I also think that's another one of the reasons Witcher 3 stood out, because in that game dialogue was actually used to help tell the game's many stories, and people had real conversations.

Yeah, this has been a glaring issue for the entire Mass Effect series. Per my memory, ME1 in particular has a number of absurd info dumps - are we really to think that an human soldier is ignorant of, say, Asari mating practices or Quarian culture, decades after humanity made extraterrestrial contact? Isn't that the kind of thing that you would know as part of being an educated person?

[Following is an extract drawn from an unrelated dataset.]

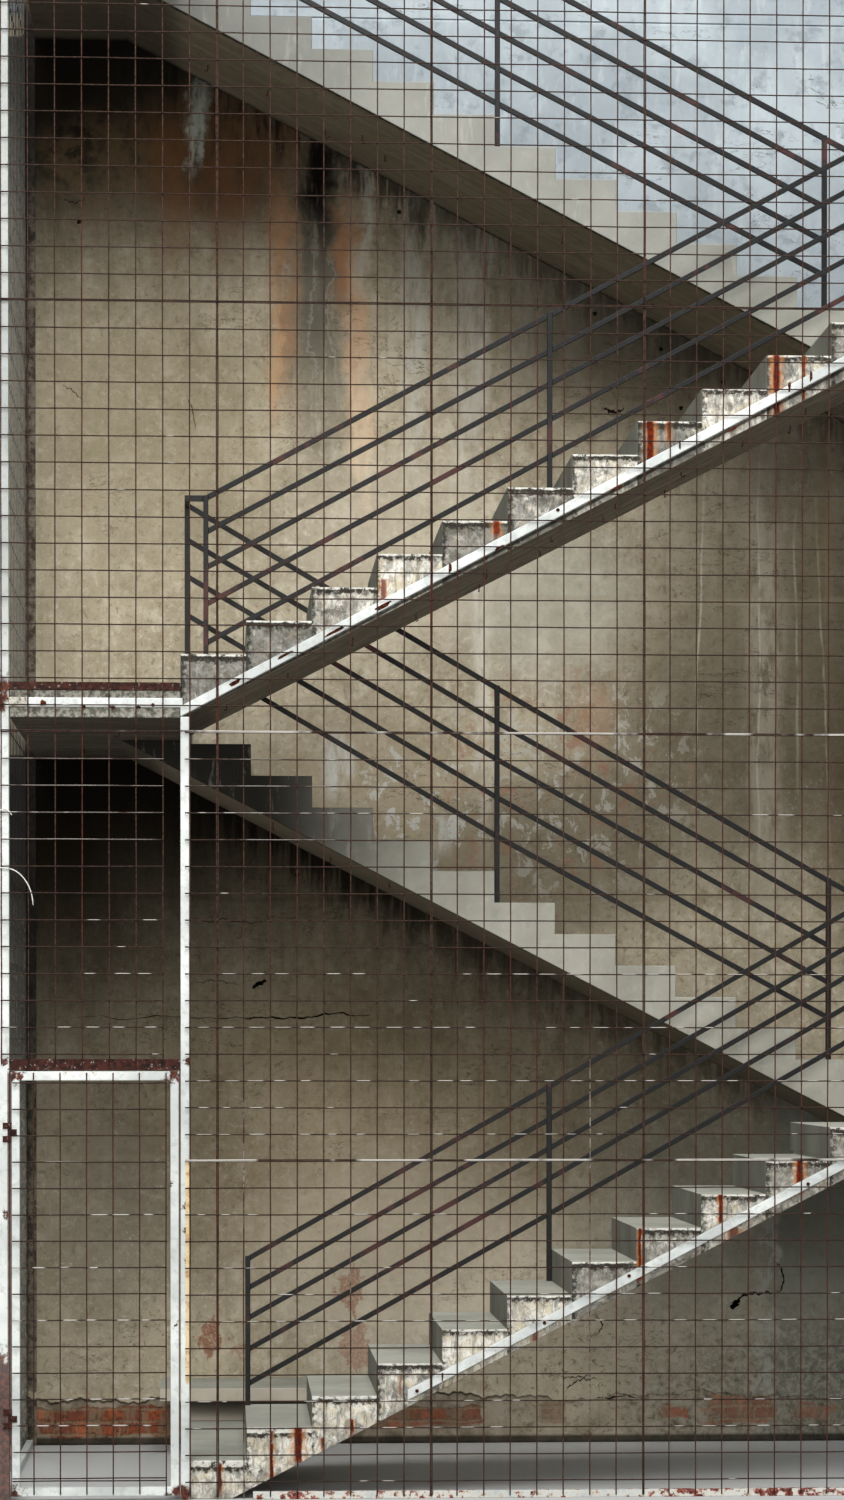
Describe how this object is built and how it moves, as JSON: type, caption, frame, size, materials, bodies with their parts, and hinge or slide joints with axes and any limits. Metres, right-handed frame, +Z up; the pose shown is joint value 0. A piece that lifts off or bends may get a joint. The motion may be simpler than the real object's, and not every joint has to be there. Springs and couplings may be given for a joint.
{
  "type": "fire escape stair",
  "caption": "Concrete dog-leg fire escape stair on its back wall, with end landings, steel railings and a welded mesh screen that has a gate at the foot.",
  "frame": {"origin": "middle of the footprint on the ground", "axes": "+X along the flights towards their low landings, +Y from the mesh screen back to the wall, +Z up"},
  "size_m": [5.57, 2.552, 8.5],
  "materials": {
    "wall_render": "weathered cement render on brick",
    "front_concrete": "cast concrete, stained by mould and rust",
    "concrete": "cast concrete, smooth",
    "railing_paint": "charcoal paint, worn",
    "white_steel": "white paint, rusting",
    "rusty_angle": "red-brown primer and rust",
    "mesh_wire": "rusted welded wire"
  },
  "bodies": {
    "stair": {"back_wall": "wall_render", "parapet": "wall_render", "wall_shelf": "concrete", "flight_1": "front_concrete", "flight_2": "concrete", "flight_3": "front_concrete", "flight_4": "concrete", "landing_low": "concrete", "landing_mid": "concrete", "landing_high": "concrete", "landing_top": "concrete", "corner_post_left": "white_steel", "corner_post_right": "white_steel", "wall_post_left": "white_steel", "wall_post_right": "white_steel", "gate_post": "white_steel", "gate_lintel": "rusty_angle", "base_channel": "white_steel", "side_base_left": "white_steel", "side_base_right": "white_steel", "top_rail": "white_steel", "side_top_left": "white_steel", "side_top_right": "white_steel", "bar_low": "white_steel", "bar_high": "white_steel", "bar_top": "white_steel", "angle_mid": "rusty_angle", "angle_top": "rusty_angle", "railing_1": "railing_paint", "railing_2": "railing_paint", "railing_3": "railing_paint", "railing_4": "railing_paint", "rail_returns": "railing_paint", "landing_guard": "railing_paint", "mesh_a1": "mesh_wire", "mesh_a2": "mesh_wire", "mesh_a3": "mesh_wire", "mesh_a4": "mesh_wire", "mesh_a5": "mesh_wire", "mesh_b1": "mesh_wire", "mesh_b2": "mesh_wire", "mesh_b3": "mesh_wire", "mesh_b4": "mesh_wire", "mesh_b5": "mesh_wire", "mesh_c1": "mesh_wire", "mesh_c2": "mesh_wire", "mesh_c3": "mesh_wire", "side_mesh_l1": "mesh_wire", "side_mesh_l2": "mesh_wire", "side_mesh_l3": "mesh_wire", "side_mesh_r1": "mesh_wire", "side_mesh_r2": "mesh_wire", "side_mesh_r3": "mesh_wire", "post_hinges": "rusty_angle"},
    "gate": {"gate_frame": "white_steel", "gate_mesh": "mesh_wire", "gate_hinges": "rusty_angle"}
  },
  "joints": [
    {"name": "gate_hinge", "type": "hinge", "parent": "stair", "child": "gate", "pos_m": [-2.5925, -1.268, 1], "axis": [0, 0, -1], "range_deg": [0, 100]}
  ]
}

That said, I would imagine introducing a new setting to a player gracefully through naturalistic dialogue is an extraordinarily difficult thing to pull off in practice.
 

TwoDurans

"Never said I wasn't a hypocrite."
Everything that was described seems okay to me. Sounds like they were expecting an action RPG, but ME:A sounds like it's more ME1 than ME2.

You don't have all the information from the game and need to read the Codex is really a complaint? In a Mass Effect game?
 

Lingitiz

Member
Not sure if posted yet, but here's a summary of Peter Brown's of Gamespot's first impressions.

He's having a hard time getting into it because of the feel of the combat, animations, and AI. Thinks the basic shooting system is really unsatisfying and soft cover sucks. It has very simple encounters, unresponsive base movement and slow animation startup. It sounds like he thinks overall that the mechanics are dated and that other people in the office with past series experience are willing to overlook these things, whereas he isn't because he hasn't played the past games. He says the UI and menus are really overwrought and hard to get anything done in an efficient manner.

Says the story is totally uninteresting to start. He also said the early setup is poor, predictable, and the stakes are really unearned, although the dialogue and typical Bioware structure seems fine.

Last note is that other people he's talked to say PC is the way to go, unsurprisingly.